How can children, youths, and people generally be taught any kind of morality—not to speak of teaching in the spirit of Christianity—side by side with the doctrine that murder is necessary for the public weal, and therefore legitimate, and that there are men, of whom each of us may have to be one, whose duty is to murder and torture and commit all sorts of crimes at the will of those who are in possession of authority. If this is so, and one can and ought to murder and torture, there is not, and cannot be, any kind of moral law, but only the law that might is right. And this is just how it is. In reality that is the doctrine—justified to some by the theory of the struggle for existence—which reigns in our society.
And, indeed, what sort of ethical doctrine could admit the legitimacy of murder for any object whatever? It is as impossible as a theory of mathematics admitting that two is equal to three.
There may be a semblance of mathematics admitting that two is equal to three, but there can be no real science of mathematics. And there can only be a semblance of ethics in which murder in the shape of war and the execution of criminals is allowed, but no true ethics. The recognition of the life of every man as sacred is the first and only basis of all ethics.

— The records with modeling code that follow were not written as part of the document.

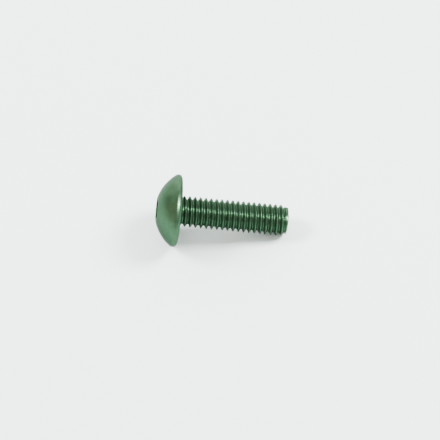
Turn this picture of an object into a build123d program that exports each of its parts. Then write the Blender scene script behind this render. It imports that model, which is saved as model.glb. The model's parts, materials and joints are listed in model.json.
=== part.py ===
from build123d import *
import os
from math import acos, atan2, ceil, cos, degrees, hypot, radians, sqrt, tan

# A button head screw, M6 x 1.0 x 20, with a hexagon socket, made in one piece.
# Lengths are in millimetres and angles in degrees.  The screw is built upright, with
# its axis along Z, the bearing face of the head at Z = 0, the head below it and the
# point above.  It is then laid down the way it rests on a level floor.

# thread
PITCH = 1.0
THREAD_DIAMETER = 5.80      # over the crests
CREST_WIDTH = 0.125
ROOT_WIDTH = 0.166          # flat at the bottom of the groove
FLANK_ANGLE = 60.0          # between the two flanks of the groove

# shank
SHANK_LENGTH = 20.15        # bearing face to point
CONE_DIAMETER = 5.85        # of the cone under the head, where it meets the bearing face
CONE_HEIGHT = 0.90          # at 45 degrees: its tip is inside the thread
BLANK_DIAMETER = 5.15       # plain stretch that the thread grows from, inside the head
BLANK_LENGTH = 0.12         # of that plain stretch
BLANK_DEPTH = 0.97          # of its end below the bearing face
FAINT_FLANK = 0.03          # width of the flanks where the thread begins
TAPER_LENGTH = 0.50         # over which the crests fall at the point
POINT_DIAMETER = 5.0        # over the crests at the point
POINT_LENGTH = 0.55         # from the end of the taper to the end of the screw
POINT_CHAMFER = 0.16

# head
HEAD_DIAMETER = 13.45
HEAD_HEIGHT = 4.15
RIM_HEIGHT = 0.915          # where the dome meets the rim
LAND_DIAMETER = 4.72        # flat around the socket
BEARING_ROUNDING = 0.56     # between the bearing face and the rim
RIM_ROUNDING = 0.41         # between the rim and the dome

# hexagon socket
SOCKET_FLATS = 4.0
SOCKET_DEPTH = 2.6
SOCKET_MOUTH = 4.5          # diameter of the countersink
SOCKET_MOUTH_ANGLE = 120.0
SOCKET_DRILL_ANGLE = 120.0  # of the cone below the hexagon

# how far round the screw has rolled: where a crest line passes its underside
UNDERSIDE_CREST = 0.43      # from the bearing face, give or take whole pitches

thread_radius = THREAD_DIAMETER / 2
cone_radius = CONE_DIAMETER / 2
blank_radius = BLANK_DIAMETER / 2
point_radius = POINT_DIAMETER / 2
head_radius = HEAD_DIAMETER / 2
land_radius = LAND_DIAMETER / 2

# the groove in a section through the axis, and the crest where the thread begins
flank_slope = tan(radians(FLANK_ANGLE / 2))
groove_depth = (PITCH - CREST_WIDTH - ROOT_WIDTH) / 2 / flank_slope
root_radius = thread_radius - groove_depth
first_crest = BLANK_LENGTH - BLANK_DEPTH + FAINT_FLANK + PITCH / 4

# the taper, on which the crests fall towards the point
taper_start = SHANK_LENGTH - POINT_LENGTH - TAPER_LENGTH
taper_slope = (thread_radius - point_radius) / TAPER_LENGTH


def thread_corners(turn):
    """Radius and station of the crest's two edges and the groove's, as a turn begins.

    The thread begins flush with the blank, crest and groove equally wide, and has its
    full form one turn later.
    """
    if turn == 0:
        crest_radius, groove_radius = blank_radius, blank_radius
        half_crest, flank_width = PITCH / 4, FAINT_FLANK
    else:
        crest_radius, groove_radius = thread_radius, root_radius
        half_crest, flank_width = CREST_WIDTH / 2, groove_depth * flank_slope
    crest = first_crest + turn * PITCH
    half_ridge = half_crest + flank_width
    return [
        (crest_radius, crest - half_crest),
        (crest_radius, crest + half_crest),
        (groove_radius, crest + half_ridge),
        (groove_radius, crest + PITCH - half_ridge),
    ]


def one_turn(start, end):
    """Right-hand helix of one turn between two places given by radius and station."""
    growth = end[0] - start[0]
    rise = end[1] - start[1]
    helix = Edge.make_helix(hypot(rise, growth), rise, start[0], angle=degrees(atan2(growth, rise)))
    return Pos(0, 0, start[1]) * helix


def threaded_rod():
    """Thread from inside the head to past the point: helical faces, filled to a solid."""
    turns = ceil((SHANK_LENGTH - first_crest) / PITCH) + 1
    corners = [thread_corners(turn) for turn in range(turns + 2)]
    foot = (blank_radius, corners[0][0][1] - FAINT_FLANK)
    edges = [one_turn(foot, corners[0][3])]
    for here, above in zip(corners[:-2], corners[1:-1]):
        edges += [one_turn(start, end) for start, end in zip(here, above)]
    edges.append(one_turn(corners[-2][0], corners[-1][0]))
    skin = [Face.make_surface_from_curves(low, high) for low, high in zip(edges, edges[1:])]

    blank_end = Edge.make_circle(blank_radius, Plane.XY.offset(-BLANK_DEPTH))
    skin += [Face(Wire([blank_end])), Face.make_surface_from_curves(blank_end, edges[0])]

    low_end, high_end = (0, corners[-2][0][1]), (0, corners[-1][0][1])
    axis = Edge.make_line((0, 0, low_end[1]), (0, 0, high_end[1]))
    step = make_face(Polyline(low_end, *corners[-2], corners[-1][0], high_end, close=True))
    skin += [Face.make_surface_from_curves(edges[-1], axis), (Plane.XZ * step).face()]
    return Solid(Shell(skin))


def around_point():
    """What lies outside the taper, the chamfer and the end of the screw."""
    clear = 4 * PITCH   # past the rod's spare turns
    outline = Polyline(
        (thread_radius + clear, taper_start - clear / taper_slope),
        (point_radius, taper_start + TAPER_LENGTH),
        (point_radius, SHANK_LENGTH - POINT_CHAMFER),
        (point_radius - POINT_CHAMFER, SHANK_LENGTH),
        (0, SHANK_LENGTH),
        (0, SHANK_LENGTH + clear),
        (thread_radius + clear, SHANK_LENGTH + clear),
        close=True,
    )
    return revolve(Plane.XZ * make_face(outline), Axis.Z)


def shank():
    """Thread and point, turned so that a crest faces the floor where it should."""
    turn = 360 * (first_crest - UNDERSIDE_CREST) / PITCH
    return Rot(0, 0, turn) * (threaded_rod() - around_point())


def head_outline():
    """Half section of the head: radius across, distance along the axis upward."""
    centre = (head_radius**2 + RIM_HEIGHT**2 - land_radius**2 - HEAD_HEIGHT**2) / (
        2 * (HEAD_HEIGHT - RIM_HEIGHT)
    )
    dome_radius = hypot(head_radius, centre + RIM_HEIGHT)
    middle_radius = (head_radius + land_radius) / 2
    middle = (middle_radius, centre - sqrt(dome_radius**2 - middle_radius**2))
    straight = Polyline(
        (land_radius, -HEAD_HEIGHT),
        (0, -HEAD_HEIGHT),
        (0, CONE_HEIGHT),
        (cone_radius - CONE_HEIGHT, CONE_HEIGHT),
        (cone_radius, 0),
        (head_radius, 0),
        (head_radius, -RIM_HEIGHT),
    )
    dome = ThreePointArc((head_radius, -RIM_HEIGHT), middle, (land_radius, -HEAD_HEIGHT))
    outline = make_face(straight + dome)
    corners = outline.vertices().group_by(Axis.X)[-1].sort_by(Axis.Y)
    outline = fillet(corners[-1], BEARING_ROUNDING)
    return fillet(outline.vertices().group_by(Axis.X)[-1].sort_by(Axis.Y)[0], RIM_ROUNDING)


def socket():
    """Cavity of the hexagon socket, with its countersink and drilled floor."""
    corner_radius = SOCKET_FLATS / 2 / cos(radians(30))
    hexagon = extrude(Pos(0, 0, -HEAD_HEIGHT) * RegularPolygon(corner_radius, 6), SOCKET_DEPTH)
    drill_depth = SOCKET_FLATS / 2 / tan(radians(SOCKET_DRILL_ANGLE / 2))
    drill = Pos(0, 0, SOCKET_DEPTH - HEAD_HEIGHT) * Solid.make_cone(SOCKET_FLATS / 2, 0, drill_depth)
    mouth_height = SOCKET_MOUTH / 2 / tan(radians(SOCKET_MOUTH_ANGLE / 2))
    mouth = Pos(0, 0, -HEAD_HEIGHT) * Solid.make_cone(SOCKET_MOUTH / 2, 0, mouth_height)
    return hexagon + drill + mouth


def resting_tilt():
    """Slope of the axis when the head's edge and the thread near the point are on a floor."""
    half_crest = CREST_WIDTH / 2
    full_crest = UNDERSIDE_CREST + (taper_start - half_crest - UNDERSIDE_CREST) // PITCH * PITCH
    fall = flank_slope * taper_slope
    cut_crest = (full_crest + PITCH - half_crest + fall * taper_start) / (1 + fall)
    contacts = [
        (full_crest + half_crest, thread_radius),
        (cut_crest, thread_radius - taper_slope * (cut_crest - taper_start)),
    ]
    tilts = []
    for station, radius in contacts:
        along = station + BEARING_ROUNDING
        across = head_radius - BEARING_ROUNDING - radius
        tilts.append(acos(-BEARING_ROUNDING / hypot(across, along)) - atan2(along, across))
    return degrees(min(tilts))


head = revolve(Plane.XZ * head_outline(), Axis.Z)
screw = head + shank() - socket()
tilt = resting_tilt()
screw = Rot(0, 90 + tilt, 0) * screw

os.makedirs("parts", exist_ok=True)
export_step(screw, "parts/screw.step")
print(f"resting tilt {tilt:.2f} degrees, floor {screw.bounding_box().min.Z:.3f} mm below the axis")
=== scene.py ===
import json
from math import atan2, cos, degrees, hypot, pi, radians, sin, sqrt, tan

import bmesh
import bpy
from mathutils import Matrix, Vector
from numpy import interp


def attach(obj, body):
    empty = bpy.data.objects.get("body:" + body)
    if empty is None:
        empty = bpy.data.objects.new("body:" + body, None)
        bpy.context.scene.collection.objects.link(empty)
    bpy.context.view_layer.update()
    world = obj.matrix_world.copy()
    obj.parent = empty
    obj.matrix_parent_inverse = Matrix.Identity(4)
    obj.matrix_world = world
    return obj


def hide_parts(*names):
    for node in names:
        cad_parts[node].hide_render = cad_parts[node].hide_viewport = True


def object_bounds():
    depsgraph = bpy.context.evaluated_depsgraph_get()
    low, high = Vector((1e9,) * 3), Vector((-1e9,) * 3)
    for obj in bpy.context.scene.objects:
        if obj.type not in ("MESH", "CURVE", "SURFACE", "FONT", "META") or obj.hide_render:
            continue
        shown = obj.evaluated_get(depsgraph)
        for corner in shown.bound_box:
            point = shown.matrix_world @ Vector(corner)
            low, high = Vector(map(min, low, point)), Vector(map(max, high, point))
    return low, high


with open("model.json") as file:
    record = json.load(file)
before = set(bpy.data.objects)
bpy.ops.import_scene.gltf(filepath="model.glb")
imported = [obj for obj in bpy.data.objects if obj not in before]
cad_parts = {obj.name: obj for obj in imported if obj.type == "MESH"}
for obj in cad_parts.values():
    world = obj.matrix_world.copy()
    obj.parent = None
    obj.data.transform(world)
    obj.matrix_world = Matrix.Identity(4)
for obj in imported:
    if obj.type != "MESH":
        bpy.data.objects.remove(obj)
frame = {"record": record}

cad_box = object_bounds()
MM = 0.001

# ---------------------------------------------------------------- sizes, in millimetres
PITCH = 1.0
THREAD_RADIUS = 2.90
CREST_WIDTH = 0.125
CREST_ROUNDING = 0.108              # tangent to both flanks, inside the crest's corners
ROOT_WIDTH = 0.166
ROOT_ROUNDING = 0.144
FLANK_ANGLE = radians(30)           # of each flank, from square across the axis
UNDERSIDE_CREST = 0.43              # where a crest line passes the side on the floor

SHANK_LENGTH = 20.15
CONE_RADIUS = 2.925                 # where the cone under the head meets the bearing face
BLANK_RADIUS = 2.575                # what the thread grows from, inside the head
FIRST_CREST = -0.57                 # where it begins to grow, for a full turn
FAINT_FLANK = 0.03
TAPER_LENGTH = 0.50
POINT_RADIUS = 2.50
POINT_LENGTH = 0.55
POINT_ROUNDING = 0.18

HEAD_RADIUS = 6.725
HEAD_HEIGHT = 4.15
RIM_HEIGHT = 0.915
LAND_RADIUS = 2.36
BEARING_ROUNDING = 0.56
RIM_ROUNDING = 0.41

SOCKET_FLATS = 4.0
SOCKET_DEPTH = 2.6
SOCKET_MOUTH_RADIUS = 2.25
SOCKET_SLOPE = tan(radians(30))     # depth over radius, of the mouth and the drilled floor

# ---------------------------------------------------------------- how finely it is meshed
COLUMNS = 168                       # vertices around the screw
CREST_SHARES = (0, 0.4, 0.75, 1)    # vertices from the middle of a crest to its edge
FLANK_STEPS = 4
ROOT_STEPS = 8
DOME_STEPS = 28
RIM_STEPS = 8
BEARING_STEPS = 12                  # of the rounding at the bearing face
FACE_STEPS = 4                      # across the bearing face
DRILL_SHARES = (0.25, 0.5, 0.75, 1.0)
FLATS_SHARES = (0.0, 0.5, 1.0)
END_RINGS = (1.8, 1.1, 0.4)         # radii of the rings of vertices across the end
MERGE_DISTANCE = 1e-5
SHORTEST_EDGE = 1e-6
SMOOTH_BELOW = radians(32)          # sharper edges stay sharp

flank_slope = tan(FLANK_ANGLE)
root_radius = THREAD_RADIUS - (PITCH - CREST_WIDTH - ROOT_WIDTH) / 2 / flank_slope
point_start = SHANK_LENGTH - POINT_LENGTH
taper_start = point_start - TAPER_LENGTH
PITCHES_INSIDE = 2                  # worked out inside the head, and again past the point


# ---------------------------------------------------------------- the screw's surface
def between(start, end, share):
    """Value a share of the way from start to end, and never past either."""
    return start + (end - start) * min(max(share, 0), 1)


def blend(start, end, share):
    """Place a share of the way from one (radius, station) to another."""
    return tuple(between(a, b, share) for a, b in zip(start, end))


def full_ridge():
    """Half section of the full thread from a crest to the foot of the next flank."""
    crest_edge = CREST_ROUNDING * cos(FLANK_ANGLE)
    top = THREAD_RADIUS - CREST_ROUNDING
    crest = [crest_edge * share for share in CREST_SHARES]
    points = [(top + sqrt(CREST_ROUNDING**2 - away**2), away) for away in crest]
    bottom = root_radius + ROOT_ROUNDING
    root_edge = ROOT_ROUNDING * cos(FLANK_ANGLE)
    root = []
    for step in range(ROOT_STEPS + 1):
        away = root_edge * (2 * step / ROOT_STEPS - 1)
        root.append((bottom - sqrt(ROOT_ROUNDING**2 - away**2), PITCH / 2 + away))
    flank = [blend(points[-1], root[0], step / FLANK_STEPS) for step in range(1, FLANK_STEPS)]
    return points + flank + root


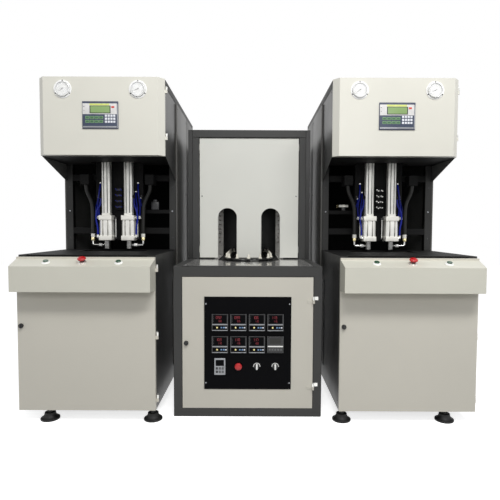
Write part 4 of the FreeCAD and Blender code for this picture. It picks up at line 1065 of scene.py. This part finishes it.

The doctrine of an eye for an eye and a tooth for a tooth has been abrogated by Christianity, because it is the justification of immorality, and a mere semblance of equity, and has no real meaning. Life is a value which has no weight nor size, and cannot be compared to any other, and so there is no sense in destroying a life for a life. Besides, every social law aims at the amelioration of man’s life. What way, then, can the annihilation of the life of some men ameliorate men’s life? Annihilation of life cannot be a means of the amelioration of life; it is a suicidal act.
To destroy another life for the sake of justice is as though a man, to repair the misfortune of losing one arm, should cut off the other arm for the sake of equity.